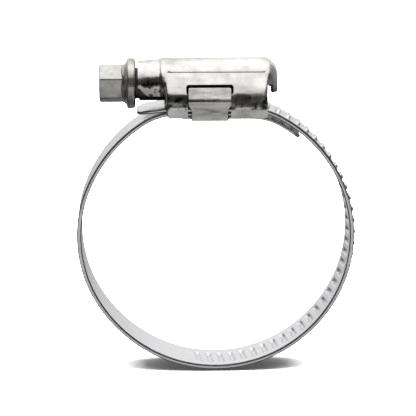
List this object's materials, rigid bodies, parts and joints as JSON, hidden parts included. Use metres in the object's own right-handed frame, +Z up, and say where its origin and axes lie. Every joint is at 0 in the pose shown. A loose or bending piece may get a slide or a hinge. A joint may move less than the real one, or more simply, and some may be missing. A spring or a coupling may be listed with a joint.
{
  "type": "hose clamp",
  "caption": "Worm-drive hose clamp: a round steel band with raised lips and pressed teeth, tightened by a hexagon-headed screw in a housing.",
  "frame": {"origin": "under the middle of the loop, on the plane its lowest teeth stand on", "axes": "+Z up through the loop's centre to the screw, +X along the screw away from its head, +Y along the loop's axis away from the viewer"},
  "size_m": [0.0559, 0.014, 0.0637],
  "materials": {
    "housing_steel": "bright",
    "saddle_steel": "satin",
    "screw_steel": "satin",
    "band_steel": "bright"
  },
  "bodies": {
    "housing": {"screw_housing": "housing_steel", "saddle": "saddle_steel", "band_fixed_end": "band_steel"},
    "screw": {"worm_screw": "screw_steel"},
    "band_feed_run": {"band_threaded_run": "band_steel"},
    "band_tail_tip": {"band_tail_tip": "band_steel"},
    "band_right_1": {"band_right_1": "band_steel"},
    "band_right_2": {"band_right_2": "band_steel"},
    "band_right_3": {"band_right_3": "band_steel"},
    "band_right_4": {"band_right_4": "band_steel"},
    "band_right_5": {"band_right_5": "band_steel"},
    "band_right_6": {"band_right_6": "band_steel"},
    "band_right_7": {"band_right_7": "band_steel"},
    "band_right_8": {"band_right_8": "band_steel"},
    "band_left_1": {"band_left_1": "band_steel"},
    "band_left_2": {"band_left_2": "band_steel"},
    "band_left_3": {"band_left_3": "band_steel", "band_right_9": "band_steel"}
  },
  "joints": [
    {"name": "band_feed", "type": "slide", "parent": "housing", "child": "band_feed_run", "axis": [-1, 0, 0], "range_m": [0, 0.0046]},
    {"name": "screw_turn", "type": "hinge", "parent": "housing", "child": "screw", "pos_m": [0, 0, 0.0585], "axis": [1, 0, 0], "range_deg": [-1, 721]},
    {"name": "tail_curl", "type": "hinge", "parent": "band_feed_run", "child": "band_tail_tip", "pos_m": [-0.0092, 0, 0.0538], "axis": [0, 1, 0], "range_deg": [-20.28, 0.25]},
    {"name": "band_flex_right_1", "type": "hinge", "parent": "band_feed_run", "child": "band_right_1", "pos_m": [0.0069, 0, 0.0538], "axis": [0, 1, 0], "range_deg": [-6.85, 0.25]},
    {"name": "band_flex_right_2", "type": "hinge", "parent": "band_right_1", "child": "band_right_2", "pos_m": [0.00918, 0, 0.05354], "axis": [0, 1, 0], "range_deg": [-11.26, 0.25]},
    {"name": "band_flex_right_3", "type": "hinge", "parent": "band_right_2", "child": "band_right_3", "pos_m": [0.01137, 0, 0.05284], "axis": [0, 1, 0], "range_deg": [-2.54, 0.25]},
    {"name": "band_flex_right_4", "type": "hinge", "parent": "band_right_3", "child": "band_right_4", "pos_m": [0.01342, 0, 0.0518], "axis": [0, 1, 0], "range_deg": [-0.25, 9.44]},
    {"name": "band_flex_right_5", "type": "hinge", "parent": "band_right_4", "child": "band_right_5", "pos_m": [0.01721, 0, 0.0492], "axis": [0, 1, 0], "range_deg": [-0.25, 2.21]},
    {"name": "band_flex_left_1", "type": "hinge", "parent": "housing", "child": "band_left_1", "pos_m": [-0.01745, 0, 0.049], "axis": [0, 1, 0], "range_deg": [-1.88, 0.25]},
    {"name": "band_flex_left_2", "type": "hinge", "parent": "band_left_1", "child": "band_left_2", "pos_m": [-0.027, 0, 0.03104], "axis": [0, 1, 0], "range_deg": [-1.34, 0.25]},
    {"name": "band_flex_left_3", "type": "hinge", "parent": "band_left_2", "child": "band_left_3", "pos_m": [-0.02139, 0, 0.01148], "axis": [0, 1, 0], "range_deg": [-1.96, 0.25]},
    {"name": "band_flex_right_9", "type": "hinge", "parent": "band_left_3", "child": "band_right_8", "pos_m": [0.01112, 0, 0.00343], "axis": [0, 1, 0], "range_deg": [-1.75, 0.25]},
    {"name": "band_flex_right_8", "type": "hinge", "parent": "band_right_8", "child": "band_right_7", "pos_m": [0.02306, 0, 0.01387], "axis": [0, 1, 0], "range_deg": [-1.31, 0.25]},
    {"name": "band_flex_right_7", "type": "hinge", "parent": "band_right_7", "child": "band_right_6", "pos_m": [0.02713, 0, 0.02921], "axis": [0, 1, 0], "range_deg": [-1.29, 0.25]}
  ],
  "couplings": [
    {"joint": "screw_turn", "follows": "band_feed", "rad_per_m": 2731.8},
    {"joint": "tail_curl", "follows": "band_feed", "rad_per_m": -76},
    {"joint": "band_flex_right_1", "follows": "band_feed", "rad_per_m": -25.045},
    {"joint": "band_flex_right_2", "follows": "band_feed", "rad_per_m": -41.773},
    {"joint": "band_flex_right_3", "follows": "band_feed", "rad_per_m": -8.6707},
    {"joint": "band_flex_right_4", "follows": "band_feed", "rad_per_m": 34.849},
    {"joint": "band_flex_right_5", "follows": "band_feed", "rad_per_m": 7.4481},
    {"joint": "band_flex_left_1", "follows": "band_feed", "rad_per_m": -6.1663},
    {"joint": "band_flex_left_2", "follows": "band_feed", "rad_per_m": -4.1414},
    {"joint": "band_flex_left_3", "follows": "band_feed", "rad_per_m": -6.4951},
    {"joint": "band_flex_right_9", "follows": "band_feed", "rad_per_m": -5.6931},
    {"joint": "band_flex_right_8", "follows": "band_feed", "rad_per_m": -4.016},
    {"joint": "band_flex_right_7", "follows": "band_feed", "rad_per_m": -3.9547}
  ]
}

········

What the task asks: Repeat every line of the material exactly as given.

Solution to this exercise:
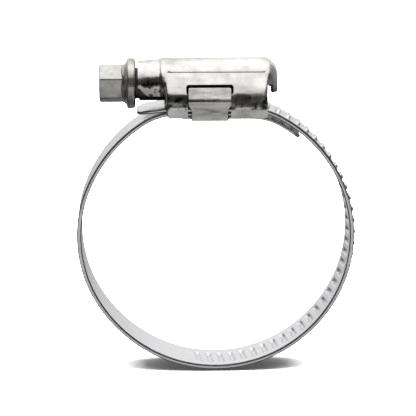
List this object's materials, rigid bodies, parts and joints as JSON, hidden parts included. Use metres in the object's own right-handed frame, +Z up, and say where its origin and axes lie. Every joint is at 0 in the pose shown. A loose or bending piece may get a slide or a hinge. A joint may move less than the real one, or more simply, and some may be missing. A spring or a coupling may be listed with a joint.
{
  "type": "hose clamp",
  "caption": "Worm-drive hose clamp: a round steel band with raised lips and pressed teeth, tightened by a hexagon-headed screw in a housing.",
  "frame": {"origin": "under the middle of the loop, on the plane its lowest teeth stand on", "axes": "+Z up through the loop's centre to the screw, +X along the screw away from its head, +Y along the loop's axis away from the viewer"},
  "size_m": [0.0559, 0.014, 0.0637],
  "materials": {
    "housing_steel": "bright",
    "saddle_steel": "satin",
    "screw_steel": "satin",
    "band_steel": "bright"
  },
  "bodies": {
    "housing": {"screw_housing": "housing_steel", "saddle": "saddle_steel", "band_fixed_end": "band_steel"},
    "screw": {"worm_screw": "screw_steel"},
    "band_feed_run": {"band_threaded_run": "band_steel"},
    "band_tail_tip": {"band_tail_tip": "band_steel"},
    "band_right_1": {"band_right_1": "band_steel"},
    "band_right_2": {"band_right_2": "band_steel"},
    "band_right_3": {"band_right_3": "band_steel"},
    "band_right_4": {"band_right_4": "band_steel"},
    "band_right_5": {"band_right_5": "band_steel"},
    "band_right_6": {"band_right_6": "band_steel"},
    "band_right_7": {"band_right_7": "band_steel"},
    "band_right_8": {"band_right_8": "band_steel"},
    "band_left_1": {"band_left_1": "band_steel"},
    "band_left_2": {"band_left_2": "band_steel"},
    "band_left_3": {"band_left_3": "band_steel", "band_right_9": "band_steel"}
  },
  "joints": [
    {"name": "band_feed", "type": "slide", "parent": "housing", "child": "band_feed_run", "axis": [-1, 0, 0], "range_m": [0, 0.0046]},
    {"name": "screw_turn", "type": "hinge", "parent": "housing", "child": "screw", "pos_m": [0, 0, 0.0585], "axis": [1, 0, 0], "range_deg": [-1, 721]},
    {"name": "tail_curl", "type": "hinge", "parent": "band_feed_run", "child": "band_tail_tip", "pos_m": [-0.0092, 0, 0.0538], "axis": [0, 1, 0], "range_deg": [-20.28, 0.25]},
    {"name": "band_flex_right_1", "type": "hinge", "parent": "band_feed_run", "child": "band_right_1", "pos_m": [0.0069, 0, 0.0538], "axis": [0, 1, 0], "range_deg": [-6.85, 0.25]},
    {"name": "band_flex_right_2", "type": "hinge", "parent": "band_right_1", "child": "band_right_2", "pos_m": [0.00918, 0, 0.05354], "axis": [0, 1, 0], "range_deg": [-11.26, 0.25]},
    {"name": "band_flex_right_3", "type": "hinge", "parent": "band_right_2", "child": "band_right_3", "pos_m": [0.01137, 0, 0.05284], "axis": [0, 1, 0], "range_deg": [-2.54, 0.25]},
    {"name": "band_flex_right_4", "type": "hinge", "parent": "band_right_3", "child": "band_right_4", "pos_m": [0.01342, 0, 0.0518], "axis": [0, 1, 0], "range_deg": [-0.25, 9.44]},
    {"name": "band_flex_right_5", "type": "hinge", "parent": "band_right_4", "child": "band_right_5", "pos_m": [0.01721, 0, 0.0492], "axis": [0, 1, 0], "range_deg": [-0.25, 2.21]},
    {"name": "band_flex_left_1", "type": "hinge", "parent": "housing", "child": "band_left_1", "pos_m": [-0.01745, 0, 0.049], "axis": [0, 1, 0], "range_deg": [-1.88, 0.25]},
    {"name": "band_flex_left_2", "type": "hinge", "parent": "band_left_1", "child": "band_left_2", "pos_m": [-0.027, 0, 0.03104], "axis": [0, 1, 0], "range_deg": [-1.34, 0.25]},
    {"name": "band_flex_left_3", "type": "hinge", "parent": "band_left_2", "child": "band_left_3", "pos_m": [-0.02139, 0, 0.01148], "axis": [0, 1, 0], "range_deg": [-1.96, 0.25]},
    {"name": "band_flex_right_9", "type": "hinge", "parent": "band_left_3", "child": "band_right_8", "pos_m": [0.01112, 0, 0.00343], "axis": [0, 1, 0], "range_deg": [-1.75, 0.25]},
    {"name": "band_flex_right_8", "type": "hinge", "parent": "band_right_8", "child": "band_right_7", "pos_m": [0.02306, 0, 0.01387], "axis": [0, 1, 0], "range_deg": [-1.31, 0.25]},
    {"name": "band_flex_right_7", "type": "hinge", "parent": "band_right_7", "child": "band_right_6", "pos_m": [0.02713, 0, 0.02921], "axis": [0, 1, 0], "range_deg": [-1.29, 0.25]}
  ],
  "couplings": [
    {"joint": "screw_turn", "follows": "band_feed", "rad_per_m": 2731.8},
    {"joint": "tail_curl", "follows": "band_feed", "rad_per_m": -76},
    {"joint": "band_flex_right_1", "follows": "band_feed", "rad_per_m": -25.045},
    {"joint": "band_flex_right_2", "follows": "band_feed", "rad_per_m": -41.773},
    {"joint": "band_flex_right_3", "follows": "band_feed", "rad_per_m": -8.6707},
    {"joint": "band_flex_right_4", "follows": "band_feed", "rad_per_m": 34.849},
    {"joint": "band_flex_right_5", "follows": "band_feed", "rad_per_m": 7.4481},
    {"joint": "band_flex_left_1", "follows": "band_feed", "rad_per_m": -6.1663},
    {"joint": "band_flex_left_2", "follows": "band_feed", "rad_per_m": -4.1414},
    {"joint": "band_flex_left_3", "follows": "band_feed", "rad_per_m": -6.4951},
    {"joint": "band_flex_right_9", "follows": "band_feed", "rad_per_m": -5.6931},
    {"joint": "band_flex_right_8", "follows": "band_feed", "rad_per_m": -4.016},
    {"joint": "band_flex_right_7", "follows": "band_feed", "rad_per_m": -3.9547}
  ]
}